Policies: He wants to overhaul the "failed" French political system, ease labour laws, slash business tax, reform unemployment benefits, reduce public spending, shrink the public sector, and hire 10,000 more police officers.
Family: He is married to his former French teacher Brigitte, a chocolate maker heiress some 24 years his senior - a relationship that has intrigued the French public.
MARINE LE PEN
Goal: Policies are anti-EU and anti-immigrant
Who: A 48-year-old lawyer and daughter of the Front National (FN) founder Jean-Marie Le Pen.
Approach: Marine Le Pen's career has been marked by her effort to distance her far-right party from her father.
Background: Le Pen survived a bomb attack on the family house when she was 8. Her niece is Front National MP Marion Marchal-Le Pen. She became the FN president in 2011 and has tried to "de-demonise" the party - attempting to purge it of its anti-Semitic and xenophobic elements - and make it mainstream.

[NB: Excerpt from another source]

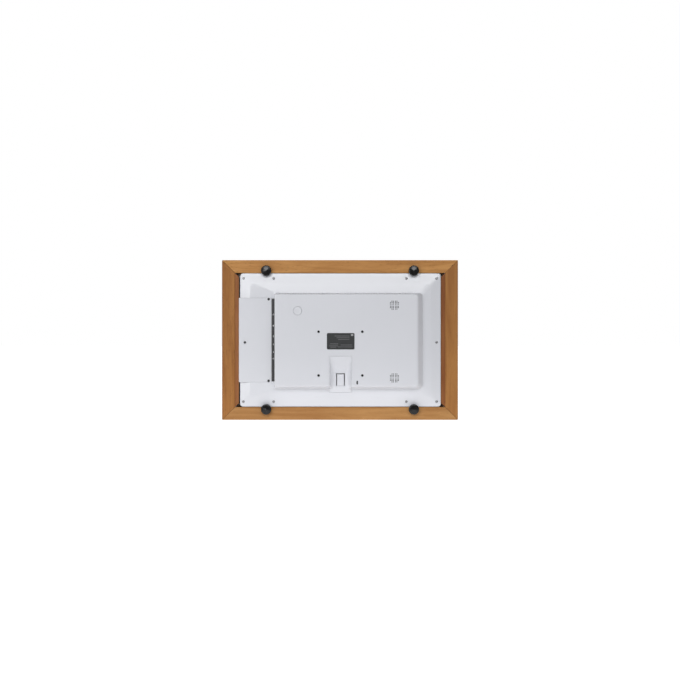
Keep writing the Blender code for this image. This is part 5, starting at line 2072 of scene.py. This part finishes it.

Politics: Her party's share of the vote has risen steadily. Late last month she temporarily stepped down as head of the party to widen her appeal ahead of the run-off vote, for which she has campaigned on an anti-establishment, anti-EU, anti-immigrant platform.
Policies: She wants to give French nationals priority in jobs, housing and welfare, slap extra taxes on foreign workers and imports, negotiate with the EU for return of "full sovereignty" for France, hold a vote on "Frexit" and possibly stop using the euro as the national currency. She also wants 15,000 more police and 40,000 more prison places.
Family: Le Pen is twice divorced and has three children from her first marriage.